Look at how quick the media was to make any hay out of the minor disagreement between Bandt & Brown in regards to whether they might or categorically wouldn’t support Liberals in power. Everyone knew that the Liberals could offer nothing to interest the Greens but the MSM still raised the fact that Bandt ruled out support for a Liberal Govt whereas Brown issued a statement less likely to have News Ltd score political points. That’s in something simple and so predictable as to make asking the question in the first place ridiculous. Imagine the stuff they’d use from a healthy internal discussion/debate about policy!
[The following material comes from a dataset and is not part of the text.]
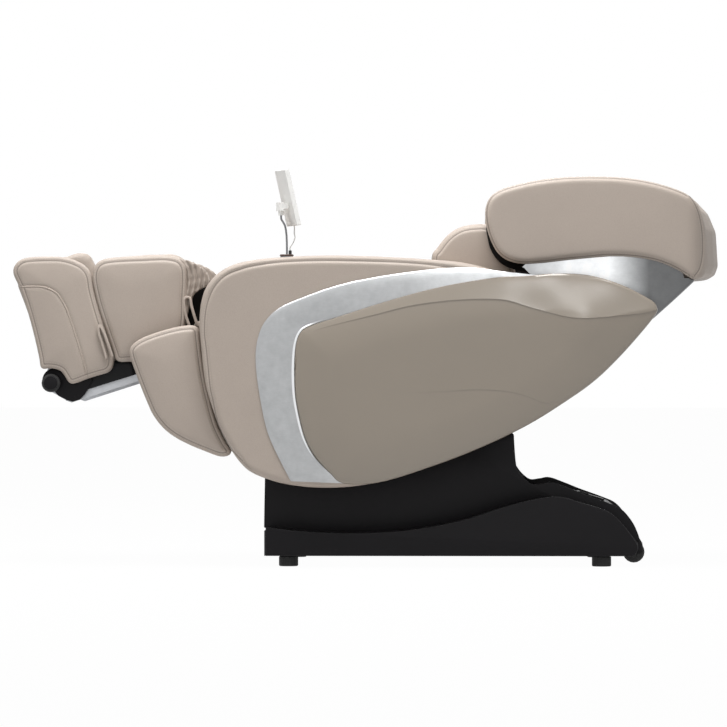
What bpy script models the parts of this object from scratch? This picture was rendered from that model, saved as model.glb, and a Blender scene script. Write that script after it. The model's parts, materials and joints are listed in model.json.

Remember, the internal disagreements of Cabinet & Shadow Cabinet are only revealed when someone leaks them as the media is not invited in. And nor should they be. Even for the Coalition, the shallowness of political “reporting” in this country would only be detrimental to their cause should their meetings be open to any hack that wants to play games.
imo – this is a reason to stir up more suspicion against the Greens. “What do they have to hide????” – you can hear the commentariat Over There shrieking it from here.
B.Tolputt:
Meetings of Cabinet (much like those of company Boards) are a completely different and separate argument. There is no equivalence with party conferences. Executive government, like company executives and boards do need an environment in which frank discussion and debate can take place.
But JTI’s claim is that no media is permitted inside Greens’ conferences at all. That a spokesperson holds a press conference at the end of the day/event/whatever to announce what has been agreed to. I am assuming this is true, because nobody has refuted it. I think political parties can do better than this at providing transparency to the public.